» **To be done**: From the entries that follow, reproduce exactly and only the lines from the line with "Continue the three.js" to the line with "self.first, self.count = at, 1", endpoints included.
[BEGIN Recorded data]
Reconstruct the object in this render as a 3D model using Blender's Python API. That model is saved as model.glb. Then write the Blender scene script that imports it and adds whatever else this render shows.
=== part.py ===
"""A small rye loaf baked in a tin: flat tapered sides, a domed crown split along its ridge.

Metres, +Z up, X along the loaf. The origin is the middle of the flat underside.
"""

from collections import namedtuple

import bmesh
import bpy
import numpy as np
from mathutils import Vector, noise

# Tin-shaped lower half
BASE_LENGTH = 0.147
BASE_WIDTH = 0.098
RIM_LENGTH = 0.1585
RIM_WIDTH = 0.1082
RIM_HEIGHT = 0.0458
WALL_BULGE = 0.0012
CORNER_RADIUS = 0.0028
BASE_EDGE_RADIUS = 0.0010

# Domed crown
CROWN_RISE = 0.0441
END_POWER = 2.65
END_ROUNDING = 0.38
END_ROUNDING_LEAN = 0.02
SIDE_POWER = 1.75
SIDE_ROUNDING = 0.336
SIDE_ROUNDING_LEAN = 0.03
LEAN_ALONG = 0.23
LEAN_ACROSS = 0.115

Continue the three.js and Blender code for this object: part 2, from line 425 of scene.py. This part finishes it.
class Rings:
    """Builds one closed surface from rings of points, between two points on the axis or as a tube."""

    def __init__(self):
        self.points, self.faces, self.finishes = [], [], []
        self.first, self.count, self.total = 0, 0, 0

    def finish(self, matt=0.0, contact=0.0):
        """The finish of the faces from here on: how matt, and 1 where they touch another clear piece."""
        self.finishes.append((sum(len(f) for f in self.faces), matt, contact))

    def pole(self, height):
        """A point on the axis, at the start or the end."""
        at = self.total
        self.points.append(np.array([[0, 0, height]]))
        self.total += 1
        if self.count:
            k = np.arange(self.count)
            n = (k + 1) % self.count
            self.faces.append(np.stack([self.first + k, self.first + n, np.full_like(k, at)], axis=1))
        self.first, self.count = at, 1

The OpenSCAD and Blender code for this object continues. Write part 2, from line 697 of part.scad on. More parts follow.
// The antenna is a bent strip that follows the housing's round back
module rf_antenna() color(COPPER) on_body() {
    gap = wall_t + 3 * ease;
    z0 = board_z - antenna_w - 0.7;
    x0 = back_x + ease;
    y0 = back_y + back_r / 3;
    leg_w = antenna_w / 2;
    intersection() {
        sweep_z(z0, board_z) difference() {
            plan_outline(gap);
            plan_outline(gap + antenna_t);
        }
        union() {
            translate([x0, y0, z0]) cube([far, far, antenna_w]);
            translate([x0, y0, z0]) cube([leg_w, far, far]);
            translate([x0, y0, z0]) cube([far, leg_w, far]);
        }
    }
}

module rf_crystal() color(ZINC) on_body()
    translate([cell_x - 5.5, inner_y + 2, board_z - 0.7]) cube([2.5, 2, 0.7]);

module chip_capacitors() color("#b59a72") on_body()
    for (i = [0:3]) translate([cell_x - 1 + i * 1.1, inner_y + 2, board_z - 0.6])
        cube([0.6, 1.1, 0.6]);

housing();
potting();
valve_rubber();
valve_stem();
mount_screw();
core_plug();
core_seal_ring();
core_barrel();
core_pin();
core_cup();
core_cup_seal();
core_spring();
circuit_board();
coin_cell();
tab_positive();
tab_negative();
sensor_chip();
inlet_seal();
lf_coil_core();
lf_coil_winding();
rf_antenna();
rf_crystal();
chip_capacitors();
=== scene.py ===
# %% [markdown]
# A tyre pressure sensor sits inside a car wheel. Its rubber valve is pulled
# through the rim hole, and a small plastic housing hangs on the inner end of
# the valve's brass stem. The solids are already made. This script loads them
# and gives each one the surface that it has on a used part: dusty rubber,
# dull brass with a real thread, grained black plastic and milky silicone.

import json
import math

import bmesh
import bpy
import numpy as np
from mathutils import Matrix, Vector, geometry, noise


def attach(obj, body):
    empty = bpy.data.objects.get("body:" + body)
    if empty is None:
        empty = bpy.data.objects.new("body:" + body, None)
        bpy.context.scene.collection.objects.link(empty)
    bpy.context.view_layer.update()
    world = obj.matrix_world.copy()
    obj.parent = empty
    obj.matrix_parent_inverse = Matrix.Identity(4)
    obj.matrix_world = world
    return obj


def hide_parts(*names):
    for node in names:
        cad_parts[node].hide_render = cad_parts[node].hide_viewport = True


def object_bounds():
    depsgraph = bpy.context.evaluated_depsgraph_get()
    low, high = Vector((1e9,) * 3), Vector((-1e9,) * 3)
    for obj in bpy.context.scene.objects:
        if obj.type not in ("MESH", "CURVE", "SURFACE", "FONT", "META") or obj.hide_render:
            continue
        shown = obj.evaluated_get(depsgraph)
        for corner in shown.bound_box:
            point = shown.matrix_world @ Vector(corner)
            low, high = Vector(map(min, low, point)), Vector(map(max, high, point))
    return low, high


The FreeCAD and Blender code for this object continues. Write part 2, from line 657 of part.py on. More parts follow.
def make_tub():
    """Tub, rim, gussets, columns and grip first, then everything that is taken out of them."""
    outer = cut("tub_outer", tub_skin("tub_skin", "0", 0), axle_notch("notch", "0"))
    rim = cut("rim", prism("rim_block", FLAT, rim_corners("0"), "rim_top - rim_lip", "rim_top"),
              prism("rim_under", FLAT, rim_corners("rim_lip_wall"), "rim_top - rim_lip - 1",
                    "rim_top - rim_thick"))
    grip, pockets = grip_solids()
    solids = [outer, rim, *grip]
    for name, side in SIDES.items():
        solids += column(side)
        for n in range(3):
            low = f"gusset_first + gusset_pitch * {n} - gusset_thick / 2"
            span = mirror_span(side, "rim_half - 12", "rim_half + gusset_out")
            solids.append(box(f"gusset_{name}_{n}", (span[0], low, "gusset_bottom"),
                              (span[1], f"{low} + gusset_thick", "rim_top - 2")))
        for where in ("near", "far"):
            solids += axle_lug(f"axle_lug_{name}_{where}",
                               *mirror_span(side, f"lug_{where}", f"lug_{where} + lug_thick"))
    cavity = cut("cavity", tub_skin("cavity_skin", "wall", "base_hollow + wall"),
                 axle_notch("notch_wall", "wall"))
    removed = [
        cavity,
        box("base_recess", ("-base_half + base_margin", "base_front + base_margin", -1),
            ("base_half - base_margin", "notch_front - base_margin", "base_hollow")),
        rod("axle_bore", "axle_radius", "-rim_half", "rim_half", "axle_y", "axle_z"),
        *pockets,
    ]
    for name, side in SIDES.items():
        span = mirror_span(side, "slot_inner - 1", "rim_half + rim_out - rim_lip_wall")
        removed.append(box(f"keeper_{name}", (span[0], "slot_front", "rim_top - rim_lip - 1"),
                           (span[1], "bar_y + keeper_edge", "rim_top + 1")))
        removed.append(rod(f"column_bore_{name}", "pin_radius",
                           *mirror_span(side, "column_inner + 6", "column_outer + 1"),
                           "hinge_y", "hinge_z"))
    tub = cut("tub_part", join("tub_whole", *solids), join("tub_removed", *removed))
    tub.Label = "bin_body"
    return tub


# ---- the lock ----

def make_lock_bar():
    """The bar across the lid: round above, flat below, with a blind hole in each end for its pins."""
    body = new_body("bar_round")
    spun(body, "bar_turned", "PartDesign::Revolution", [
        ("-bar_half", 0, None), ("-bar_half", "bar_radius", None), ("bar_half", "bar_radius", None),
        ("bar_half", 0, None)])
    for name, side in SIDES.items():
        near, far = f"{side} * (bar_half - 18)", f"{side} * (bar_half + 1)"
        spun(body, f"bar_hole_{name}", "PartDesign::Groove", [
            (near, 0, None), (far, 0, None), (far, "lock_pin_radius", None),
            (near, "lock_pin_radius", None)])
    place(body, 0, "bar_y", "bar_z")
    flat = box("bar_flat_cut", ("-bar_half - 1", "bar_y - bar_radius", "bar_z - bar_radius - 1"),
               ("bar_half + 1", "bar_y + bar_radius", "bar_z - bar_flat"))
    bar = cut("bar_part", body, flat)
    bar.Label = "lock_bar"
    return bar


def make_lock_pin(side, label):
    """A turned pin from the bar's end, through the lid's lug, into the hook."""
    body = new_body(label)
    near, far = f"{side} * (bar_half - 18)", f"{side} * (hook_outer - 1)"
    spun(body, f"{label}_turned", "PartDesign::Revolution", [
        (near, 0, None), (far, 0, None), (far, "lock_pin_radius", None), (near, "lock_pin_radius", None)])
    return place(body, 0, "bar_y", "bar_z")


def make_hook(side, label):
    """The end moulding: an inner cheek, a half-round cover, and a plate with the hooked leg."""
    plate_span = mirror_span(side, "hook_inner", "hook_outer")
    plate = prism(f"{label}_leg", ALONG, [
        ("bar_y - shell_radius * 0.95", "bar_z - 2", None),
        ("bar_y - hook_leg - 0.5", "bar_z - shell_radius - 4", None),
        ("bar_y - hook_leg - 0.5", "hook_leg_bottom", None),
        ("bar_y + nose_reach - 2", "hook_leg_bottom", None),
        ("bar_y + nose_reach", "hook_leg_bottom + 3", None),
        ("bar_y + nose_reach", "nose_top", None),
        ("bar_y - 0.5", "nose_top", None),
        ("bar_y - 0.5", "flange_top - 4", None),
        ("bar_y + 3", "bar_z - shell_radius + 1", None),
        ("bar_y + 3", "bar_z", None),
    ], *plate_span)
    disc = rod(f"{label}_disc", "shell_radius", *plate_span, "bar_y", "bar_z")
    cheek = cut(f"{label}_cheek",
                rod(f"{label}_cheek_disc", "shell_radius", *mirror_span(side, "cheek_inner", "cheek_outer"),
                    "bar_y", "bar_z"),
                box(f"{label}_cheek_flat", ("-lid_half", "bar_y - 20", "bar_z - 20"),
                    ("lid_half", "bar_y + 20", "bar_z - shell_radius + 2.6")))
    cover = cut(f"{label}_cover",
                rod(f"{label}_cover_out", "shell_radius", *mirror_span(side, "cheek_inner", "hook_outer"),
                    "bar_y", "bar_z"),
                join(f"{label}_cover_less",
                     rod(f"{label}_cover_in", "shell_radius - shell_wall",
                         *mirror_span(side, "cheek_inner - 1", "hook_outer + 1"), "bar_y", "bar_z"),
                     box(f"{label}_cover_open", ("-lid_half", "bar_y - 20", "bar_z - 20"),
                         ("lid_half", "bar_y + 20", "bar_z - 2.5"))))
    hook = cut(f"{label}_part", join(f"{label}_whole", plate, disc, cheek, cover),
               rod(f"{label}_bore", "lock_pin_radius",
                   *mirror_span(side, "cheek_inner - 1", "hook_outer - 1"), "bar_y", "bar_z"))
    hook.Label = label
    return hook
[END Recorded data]
» **Exercise result**:
Continue the three.js and Blender code for this object: part 2, from line 425 of scene.py. This part finishes it.
class Rings:
    """Builds one closed surface from rings of points, between two points on the axis or as a tube."""

    def __init__(self):
        self.points, self.faces, self.finishes = [], [], []
        self.first, self.count, self.total = 0, 0, 0

    def finish(self, matt=0.0, contact=0.0):
        """The finish of the faces from here on: how matt, and 1 where they touch another clear piece."""
        self.finishes.append((sum(len(f) for f in self.faces), matt, contact))

    def pole(self, height):
        """A point on the axis, at the start or the end."""
        at = self.total
        self.points.append(np.array([[0, 0, height]]))
        self.total += 1
        if self.count:
            k = np.arange(self.count)
            n = (k + 1) % self.count
            self.faces.append(np.stack([self.first + k, self.first + n, np.full_like(k, at)], axis=1))
        self.first, self.count = at, 1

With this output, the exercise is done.